In the first place, the teacher must be a questioner himself. An old hen can hardly teach the eagle's brood to fly. Do not hesitate to tell your scholars of the doubts you once had, and how you won certainty from them. Show them by example that doubt is never a thing to be afraid of or ashamed of, unless it be a lazy doubt, viciously pleased with its own fog.

Then there is a question-inspiring face and attitude. If the teacher assumes the manner pontific and speaks ex cathedra, and has the air of one who says the ultimate word, he will smother every question. A sympathetic, open face, and the hearty spirit of good-fellowship, are the best invitations to inquiries.

Nor must the teacher be in a hurry, hastening from verse to verse with the nervous dispatch of an auctioneer. How many times must even a wise man look at a beetle, and how long, before he is moved to ask a wise question concerning it? Don't we sometimes make the recitation a mere exhibition of shooting-stars?

Then, too, be on the watch for questions. How far ahead can you see a question coming? Before the scholar has made up his mind to ask it, if you have seeing eyes. An almost imperceptible quiver of the lips: "Question, Thomas?" Eyes suddenly wider: "What were you about to ask, Mary?" Forehead wrinkled: "Anything to say on that point, Edward?"

And if the question is a good one, why, "A capital question, Thomas!" "I hoped that some one would ask that, Mary!" A good question is more to be praised than a good answer, because it is rarer and more original; but does it always receive our hearty commendation?

Though the question leads you far out of your way, turn aside for it as gladly as you would turn from the road to pick up a diamond. Though you must leave the climax of the lesson unreached, see in this the climax. Though you are in full harangue, eagerly showing forth some great truth, stop short at once. A question in hand is worth a whole system of theology in the bush.

And even if the question be trivial, or pointless, or utterly irrelevant, in anticipation of other possible questions, this one is not to be scornfully or slightingly waved aside. Don't kill the goose that lays golden eggs when she chances to lay one of pewter!

Half-statements, when shrewdly managed, will often elicit questions. "Yes, God was terribly angry with the Jews,—terribly. Think how powerful God is, and how awful his anger must be! You want to ask something, Billy? Whether it is right for God to be angry? Well, I am glad you asked that, because I want to tell you the difference between his anger and ours."

An over-statement will often draw out the longed-for inquiry. "When John urged every one with two coats to give one to some person who had no coat, what did he mean but this,—that, as long as any one in the world is poor, those who have more than they need ought to keep giving to those who have less than they need? I see that you have a word for us, Lizzie. What is it? How about the lazy people and the bad men? I hoped some one would bring up that point!"

And when your half-statement or over-statement is accepted without remonstrance by your scholars, a little jolly scolding as you make the correction yourself, and a warning that they must do better thinking the next time, will work wonders.

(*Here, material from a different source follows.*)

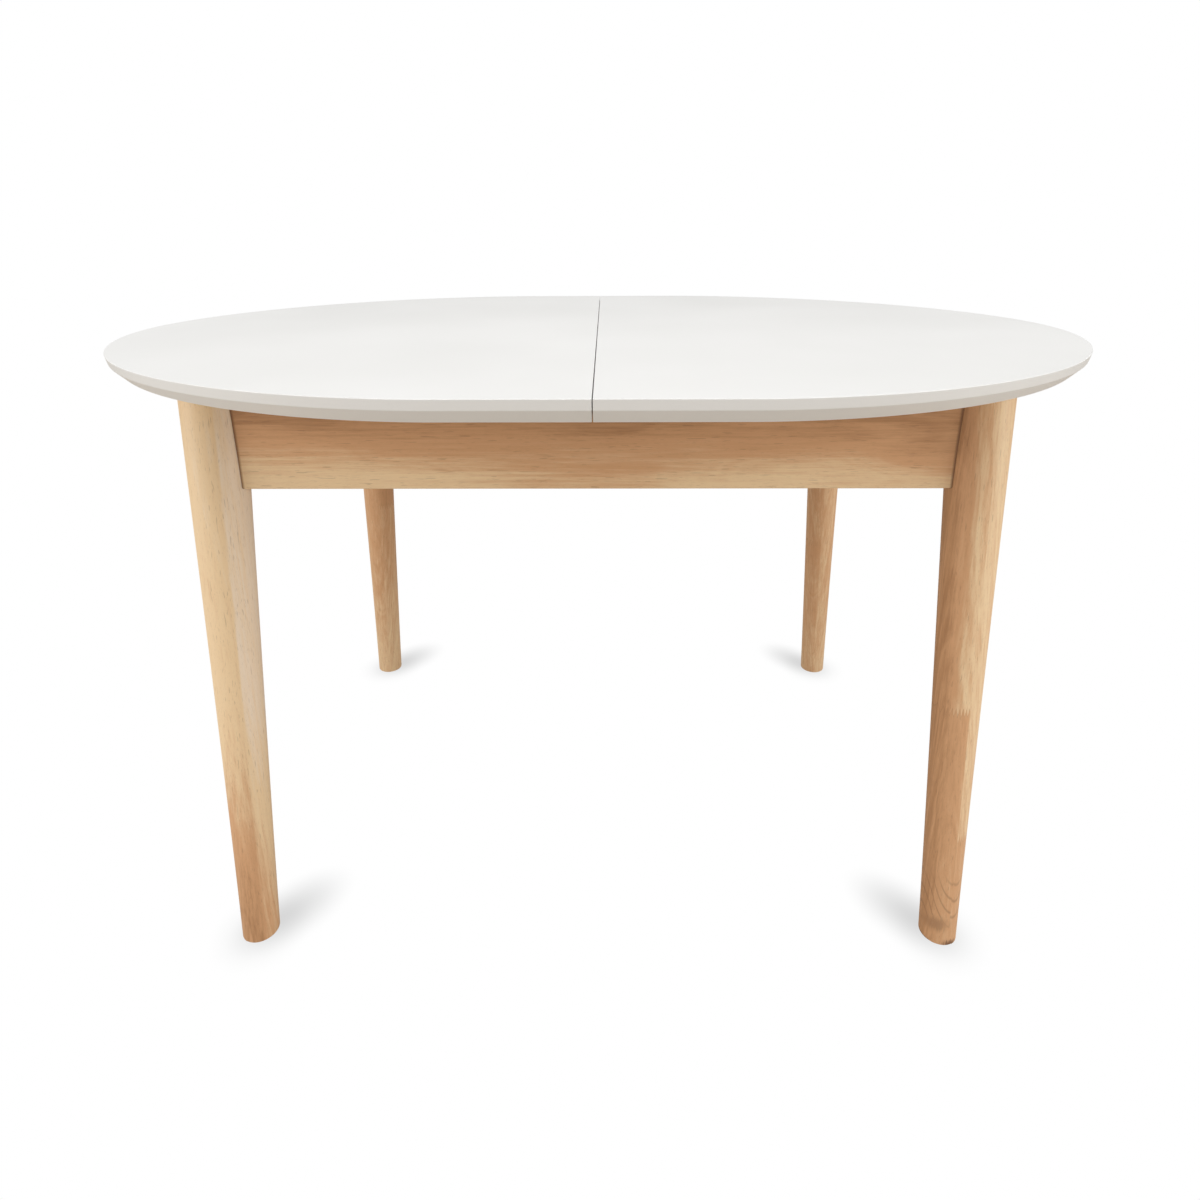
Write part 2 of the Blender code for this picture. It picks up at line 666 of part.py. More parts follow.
def leaf_hinge(side):
    """A hinge between the undersides of the folded halves: a plate with two knuckles and the pin, and a
    plate with one bored knuckle between them."""
    x = SIDES[side] * HINGE_X
    length, width, thickness = HINGE_PLATE
    y = FOLD_Y + GAP + HINGE_RADIUS
    z = LOWER_LEAF_TOP + FOLD_SPACE / 2
    third = length / 3
    pieces = []
    for level, up in (("lower", -1), ("upper", 1)):
        name = f"{side}_leaf_hinge_{level}"
        outside = z + up * (FOLD_SPACE / 2 - GAP)
        low = (x - length / 2, y - width, outside - up * thickness)
        high = (x + length / 2, y - HINGE_RADIUS / 2, outside)
        plate = box(name, low, high, STEEL)
        spans = [(-1.5, -0.5), (0.5, 1.5)] if level == "lower" else [(-0.5, 0.5)]
        free = [(-0.5, 0.5)] if level == "lower" else [(-1.5, -0.5), (0.5, 1.5)]
        for number, (start, end) in enumerate(free):
            gap_box = box(
                f"{name}_gap_{number}",
                (x + start * third - GAP, y - HINGE_RADIUS - 2 * GAP, z - HINGE_RADIUS),
                (x + end * third + GAP, y + HINGE_RADIUS, z + HINGE_RADIUS),
            )
            boolean(plate, gap_box)
        for number, (start, end) in enumerate(spans):
            inset = GAP if level == "upper" else 0
            knuckle = rod(
                f"{name}_knuckle_{number}",
                (x + start * third + inset, y, z),
                (x + end * third - inset, y, z),
                HINGE_RADIUS,
            )
            boolean(plate, knuckle, "UNION")
        pin_radius = HINGE_PIN_RADIUS + (GAP if level == "upper" else 0)
        reach = third if level == "lower" else length
        pin = rod(f"{name}_pin", (x - reach, y, z), (x + reach, y, z), pin_radius, sides=12)
        boolean(plate, pin, "UNION" if level == "lower" else "DIFFERENCE")
        pieces.append(plate)
    return pieces


def lock_levels():
    """Heights of a table lock, from its screwed plate down: plate top, plate bottom, boss bottom, lever
    top, lever bottom, head top, head bottom."""
    plate_top = UNDERSIDE - GAP
    plate_bottom = plate_top - LOCK_PLATE[2]
    boss_bottom = plate_bottom - LOCK_BOSS_HEIGHT
    lever_top = boss_bottom - LEVER_CLEARANCE
    lever_bottom = lever_top - LEVER_THICKNESS
    head_top = lever_bottom - LEVER_CLEARANCE
    head_bottom = head_top - LOCK_HEAD_HEIGHT
    return plate_top, plate_bottom, boss_bottom, lever_top, lever_bottom, head_top, head_bottom


def lock_plate(name, x, y):
    length, width, _ = LOCK_PLATE
    plate_top, plate_bottom = lock_levels()[:2]
    low = (x - length / 2, y - width / 2, plate_bottom)
    return box(name, low, (x + length / 2, y + width / 2, plate_top), STEEL)


def lock_base(face):
    """Screwed under the left half-top: a plate, a boss, the post the lever turns on, and its head."""
    name, y = f"{face}_lock_base", FACES[face] * LOCK_Y
    _, plate_bottom, boss_bottom, _, _, head_top, head_bottom = lock_levels()
    plate = lock_plate(name, -LOCK_PIVOT_X, y)
    shafts = (
        ("boss", boss_bottom, plate_bottom + OVERLAP, LOCK_BOSS_RADIUS),
        ("post", head_bottom + OVERLAP, plate_bottom + OVERLAP / 2, LOCK_POST_RADIUS),
        ("head", head_bottom, head_top, LOCK_HEAD_RADIUS),
    )
    for part, low, high, radius in shafts:
        helper = rod(f"{name}_{part}", (-LOCK_PIVOT_X, y, low), (-LOCK_PIVOT_X, y, high), radius)
        boolean(plate, helper, "UNION")
    return plate


def lock_keeper(face):
    """Screwed under the right half-top: a plate and the headed stud that the lever hooks round."""
    name, x, y = f"{face}_lock_keeper", LOCK_ARM - LOCK_PIVOT_X, FACES[face] * LOCK_Y
    _, plate_bottom, _, _, _, head_top, head_bottom = lock_levels()
    plate = lock_plate(name, SEAM_GAP + LOCK_PIVOT_X, y)
    shafts = (
        ("stud", head_bottom + OVERLAP, plate_bottom + OVERLAP, STUD_RADIUS),
        ("head", head_bottom, head_top, STUD_HEAD_RADIUS),
    )
    for part, low, high, radius in shafts:
        helper = rod(f"{name}_{part}", (x, y, low), (x, y, high), radius)
        boolean(plate, helper, "UNION")
    return plate


def lock_lever(face):
    """A hooked lever. At rest it points in from the rim, and it swings a quarter turn across the seam."""
    name = f"{face}_lock_lever"
    _, _, _, lever_top, lever_bottom, _, _ = lock_levels()
    slot = STUD_RADIUS + STUD_SLOT_CLEARANCE
    end, tip = LOCK_ARM + LEVER_LIP, LOCK_ARM + LEVER_LIP + LEVER_HANDLE
    wide, narrow = LEVER_HALF_WIDTH, LEVER_HANDLE_HALF_WIDTH
    half_turn = [math.pi * i / LEVER_ARC_STEPS for i in range(LEVER_ARC_STEPS + 1)]
    notch = [(LOCK_ARM - slot * math.cos(a), slot * math.sin(a)) for a in half_turn]
    hub = [(-wide * math.sin(a), wide * math.cos(a)) for a in half_turn]
    outline = [
        *hub,
        (LOCK_ARM - slot, -wide),
        *notch,
        (LOCK_ARM + slot, -wide),
        (end, -wide),
        (end + LEVER_SHOULDER, -narrow),
        (tip, -narrow),
        (tip, narrow),
        (end + LEVER_SHOULDER, narrow),
        (end, wide),
    ]
    outline = [(-y, -FACES[face] * x) for x, y in outline]
    middle = Vector((-LOCK_PIVOT_X, FACES[face] * LOCK_Y, (lever_top + lever_bottom) / 2))
    lever = prism(name, outline, LEVER_THICKNESS, Matrix.Translation(middle), STEEL)
    through = Vector((0, 0, LEVER_THICKNESS))
    bore = rod(name + "_bore", middle - through, middle + through, LOCK_POST_RADIUS + LEVER_CLEARANCE)
    boolean(lever, bore)
    return lever


def build():
    frame = add_empty("frame", (0, 0, 0))
    slides = {side: add_empty(f"{side}_top_slide", (0, 0, UNDERSIDE)) for side in SIDES}
    for side in SIDES:
        attach(slides[side], half_top(side), batten(side))
        attach(frame, end_apron(side), bearer(side), *leaf_hinge(side))
        for face in FACES:
            attach(slides[side], runner(side, face), stop_block(side, face))
            attach(frame, guide(side, face), leg(side, face), glide(side, face))
            attach(frame, corner_block(side, face), hanger_bolt(side, face), flange_nut(side, face))
    for face in FACES:
        attach(frame, long_apron(face))
        attach(slides["left"], seam_dowel(face), lock_base(face))
        attach(slides["right"], lock_keeper(face))
        lever = lock_lever(face)
        pivot = add_empty(f"{face}_lock_pivot", lever.matrix_world.translation)
        attach(pivot, lever)
    for level in ("lower", "upper"):
        attach(frame, leaf_half(level), leaf_dowel(level))


build()
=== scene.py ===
# %% [markdown]
# # An oval extension table
#
# A painted oval top in two halves, on a rubberwood frame with four turned, splayed legs. The two halves
# slide apart on beech runners, and a folded leaf lies under them. The packed model is the fixed frame of
# this scene: every place below is read from its nodes, so nothing has to be fitted by eye.

# %% The frame
import math

import bmesh
import bpy
from bmesh.types import BMEdge, BMFace, BMVert
from mathutils import Matrix, Vector


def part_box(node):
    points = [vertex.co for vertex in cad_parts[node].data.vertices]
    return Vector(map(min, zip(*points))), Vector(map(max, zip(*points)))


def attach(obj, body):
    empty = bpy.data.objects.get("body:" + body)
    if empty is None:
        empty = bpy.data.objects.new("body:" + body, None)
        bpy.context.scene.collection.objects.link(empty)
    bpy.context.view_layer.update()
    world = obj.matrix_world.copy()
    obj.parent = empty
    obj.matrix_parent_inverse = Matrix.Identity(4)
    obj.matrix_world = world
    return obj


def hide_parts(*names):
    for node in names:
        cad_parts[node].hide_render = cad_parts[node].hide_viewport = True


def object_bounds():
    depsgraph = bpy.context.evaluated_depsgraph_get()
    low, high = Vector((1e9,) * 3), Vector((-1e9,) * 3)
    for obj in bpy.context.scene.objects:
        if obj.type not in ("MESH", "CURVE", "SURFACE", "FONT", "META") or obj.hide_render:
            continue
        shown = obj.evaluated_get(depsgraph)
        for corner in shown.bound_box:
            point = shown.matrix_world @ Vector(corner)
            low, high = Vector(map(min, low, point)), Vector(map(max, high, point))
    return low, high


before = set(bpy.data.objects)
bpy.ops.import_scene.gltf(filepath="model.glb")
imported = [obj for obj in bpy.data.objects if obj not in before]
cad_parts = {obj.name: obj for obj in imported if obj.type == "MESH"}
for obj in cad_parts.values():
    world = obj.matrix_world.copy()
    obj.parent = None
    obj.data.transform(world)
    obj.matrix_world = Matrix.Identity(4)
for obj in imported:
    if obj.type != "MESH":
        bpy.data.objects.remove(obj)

scene = bpy.context.scene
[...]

Sometimes the best plan is a direct call. "What do you think about that statement, now? Haven't you some question to ask about it? Don't you want to know something more about it?" If not a question follows, at least the scholars will know that you are expecting them to originate lines of thought and inquiry; and that is one thing gained.

This question is sometimes asked: "What modern teacher is so successful as Socrates, who made his scholars teachers in their turn?" The question touches a fundamental truth in pedagogics,—that the teacher's goal is the scholar's independence of the teacher. By brave example of sturdy thought, by sympathetic insight into the doubts and needs of the opening mind, by enthusiasm and winning tact, let us strive in this direction, as in all others, to be worthy followers of Him who made of his disciples teachers at whose feet the great Greek himself would have been glad to sit.